Here’s his account of Midway (from my book, “Fabled Fifteen: The Pacific War Saga of Carrier Air Group 15”):
At the end of May, John Bridgers reported to Bombing 5 aboard the USS Yorktown, which had just returned from the Battle of the Coral Sea with major battle damage. The U.S. Navy knew that the Imperial Japanese Navy was headed for Midway Atoll to support an invasion, and the response was “all hands on deck.” When specialists completed the survey of damage to Yorktown, they reported to Admiral Chester Nimitz, commander-in-chief of the Pacific Fleet, that it would take at least ninety days of all-out effort to repair the ship. Nimitz’s response was that they had three days. When Yorktown put to sea, repair crews were still aboard hard at work. As Bridgers remembered, “One repair was a large metal plate covering a hole in our Bombing 5 ready room, through which a bomb had penetrated to the lower decks during the Coral Sea Battle.” Yorktown sortied from Pearl Harbor on June 1, 1942, headed for Midway.
Bridgers only saw limited action in the most important battle of the Pacific War. “My first operational sortie from a carrier at sea, other than my brief qualification flight from the Enterprise, was a 150-mile two-plane search flight from the Yorktown. As fate would have it, this was also my only active contribution to what became the Battle of Midway. What I remember the most about that particular mission was that the thin parachute cushion on which I was sitting caused me inordinate discomfort during that four-hour flight, a good part of which we spent circling the ships waiting to come back aboard. I was hurting so much that I thought little about my pending second carrier landing in an SBD. I just wanted to be able to stand up and ease the pain in the seat of my pants.”
On June 4, Bridgers was among a group of SBD crews held back for a second strike. As a result, he had a ringside seat for the fight to save Yorktown following the strike from the carrier Hiryu after the Americans found the Japanese at their single most vulnerable moment and sank the carriers Akagi, Kaga, and Soryu.

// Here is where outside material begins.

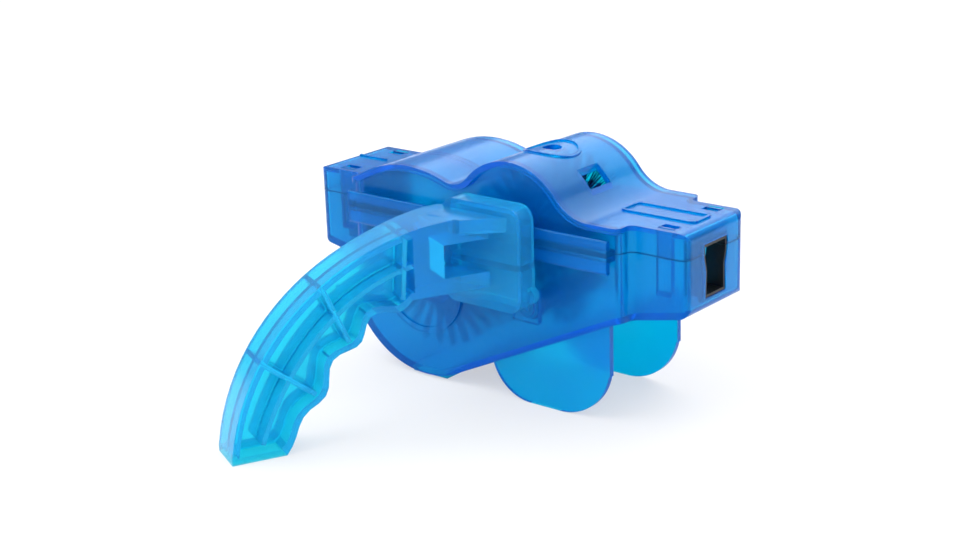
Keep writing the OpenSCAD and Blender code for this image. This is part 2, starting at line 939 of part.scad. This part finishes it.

“The planes from the fourth Japanese carrier found the Yorktown before we found their ship and, in short order, we were under attack. We pilots of Bombing 5 had no duties other than to sit in our ready room. Unable to see out, we became more and more tense with no activities to release the tension. This was by far the toughest experience I had during the war. Our antiaircraft guns began shaking the ship, and we figured enemy planes were closing in. In steel ships, there were many plates to rattle and reverberate, so the firing of guns was a noisy din indeed. Most of us gathered around the plate patching the ready room deck after one fellow said, ‘Surely lightning won’t strike twice in the same place!’ The response was ‘But do you think the Japs know that?’ Just as quickly, we dispersed to our empty desk-seats, and in short order the ship was struck by a couple of bombs. Since the overhead of our ready room was the underside of the flight deck above, we felt considerable jolts and the lights blinked out, to be automatically replaced by the dim red glare of battle lamps, and smoke was immediately evident. The attack passed quickly. In a few minutes, we were released to move topside and survey the damage. By now, our ship was dead in the water.”

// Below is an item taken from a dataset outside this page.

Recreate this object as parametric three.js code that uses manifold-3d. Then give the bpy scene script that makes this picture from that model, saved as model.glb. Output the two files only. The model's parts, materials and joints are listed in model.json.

Once on the flight deck, Bridgers was confronted with the cost of war when he saw bodies covered with tarpaulins. Yorktown weathered the first strike and was able get underway and bring planes aboard soon after, but then came a warning of a second strike inbound. “After the first attack, I observed that many had been injured because they were standing around upright and were either hit by flying debris or knocked up against projecting fittings. This must have been something noticed by the others, for all of us immediately lay down prone on the deck — a precaution well worthwhile. Next, there was a tremendous explosion and I was lifted bodily what felt like to be a foot or more off the deck. I now knew what a torpedo hit felt like. Almost immediately, it was evident that the ship was listing to one side and was once again dead in the water. Word was passed to abandon ship. I went back to the ready room and put on my Mae West life jacket. Back topside, knotted life lines had been let down over the low side of the hull and people were beginning to lower themselves into the water. Large life rafts were thrown over the side and the grim business got underway. I walked around the island and across the deck, trying to decide when I would go, secretly hoping someone would change their mind about the whole affair. I passed Captain Buckmaster taking a turn around the deck and he told me to hurry and get off the vessel. In several minutes, I passed him again and he said: ‘Son, I thought I told you get off this ship. Now get moving!’”
Once in the water, Bridgers encountered a wounded sailor whom he took under tow. After what seemed a long time, he and the wounded sailor were picked up by the destroyer USS Hughes.
Bridgers and other survivors were transferred to the USS Fulton for return to Pearl Harbor, where his personal problems took a turn for the worse. “Months earlier, when I shipped out from Norfolk, my main suitcase had been left behind in the rush of getting on the train at night. In it were my copies of my orders and pay records. On first reaching Pearl Harbor, the paymaster refused to open a new pay record until he had some confirmation of my orders. I wrote the paymaster in Norfolk and a validated copy along with a reconstructed pay record was waiting for me aboard the Yorktown when we sailed for Midway. Unfortunately, these were lost along with my size 14-AA shoes. When we got back to Pearl Harbor after Midway, the paymaster again refused to issue me my back pay on just my say-so. It was another month before I was re-entered on the regular payroll, and it was several years later before I got the back pay I had missed.”
John Bridgers is left, bottom, in the photo here, with the men he commanded in “the Silent Second” division of Bombing 15 during 1944.